Is a firearm in your home "22 times more likely" to be used to kill or injure a family member than to be used for protection? Or "43 times more likely?" How about "18 times more likely?" Anti-gun groups and politicians say it is, citing research by Arthur L. Kellermann, M.D.
Dr. Kellermann's dubious conclusions provide anti-gunners propaganda they use to try to frighten Americans into voluntarily disposing of their guns—in essence, to do to themselves what the anti-gunners have been unable to do to them by legislative, regulatory, or judicial means.
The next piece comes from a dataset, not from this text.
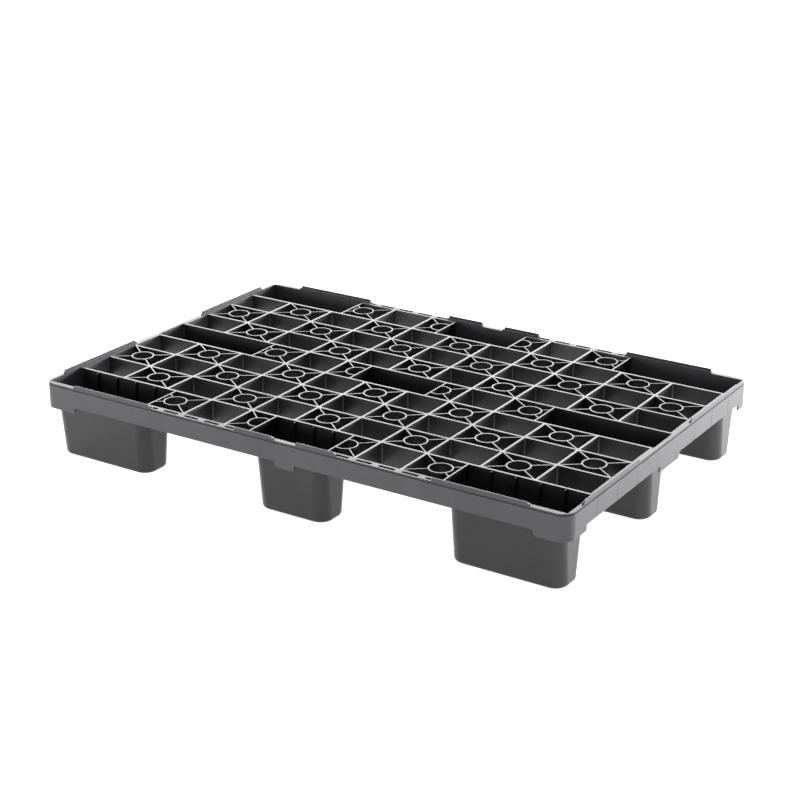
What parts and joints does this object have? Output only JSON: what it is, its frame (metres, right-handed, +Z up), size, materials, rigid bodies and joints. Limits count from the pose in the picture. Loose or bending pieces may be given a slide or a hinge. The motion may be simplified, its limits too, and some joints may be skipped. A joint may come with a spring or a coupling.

Kellermann admits to the political goal of his work, saying "People should be strongly discouraged from keeping guns in their homes." ("Gun ownership as a risk factor for homicide in the home," New England Journal of Medicine, Oct. 1993.) Anti-gun groups have seized upon his most recent attempt in this regard, a "study" from which the bogus "22 times more likely" risk-benefit ratio is derived. ("Injuries and Deaths Due to Firearms in the Home," Journal of Trauma, Injury, Infection and Critical Care, Aug. 1998.) The study suffers numerous flaws common to previous Kellermann efforts, including the fact that it is a very small-scale survey of sample jurisdictions that are not representative of the country or even of one another.
Most significant, though, Kellermann severely understates defensive uses of guns, by counting only those in which criminals are killed or injured. Dr. Edgar A. Suter, writing in the Journal of the Medical Association of Georgia, explains the error in the context of an earlier Kellermann study, which compared family member deaths to killings of criminals: "The true measure of the protective benefits of guns are the lives saved, the injuries prevented, the medical costs saved, and the property protected—not the burglar or rapist body count. Since only 0.1% to 0.2% of defensive gun usage involves the death of the criminal, any study, such as this, that counts criminal deaths as the only measure of the protective benefits of guns will expectedly underestimate the benefits of firearms by a factor of 500 to 1,000." ("Guns in the Medical Literature—A Failure of Peer Review," March 1994, p. 134.)
Similarly, criminologist Gary Kleck notes, "More commonly, guns are merely pointed at another person, or perhaps referred to or displayed, and this sufficient to accomplish the ends of the user." (Targeting Guns, Aldine de Gruyter, 1997, p. 162.) Kleck's 1995 landmark survey of defensive gun uses found guns used for protection as many as 2.5 million times annually. ("Armed Resistance to Crime: The Prevalence and Nature of Self-Defense with a Gun," Journal of Criminal Law and Criminology, Fall 1995.)
Kellermann's "22 times more likely" study suffers yet another flaw: only 14.2% of criminal gun-related homicides and assaults he surveyed involved guns kept in the homes where the crimes occurred. With a similar sloppiness in his "43 times more likely" study, suicides (never shown to correlate to gun ownership) accounted for the overwhelming majority of gun-related family member deaths he pretended to compare to defensive gun uses.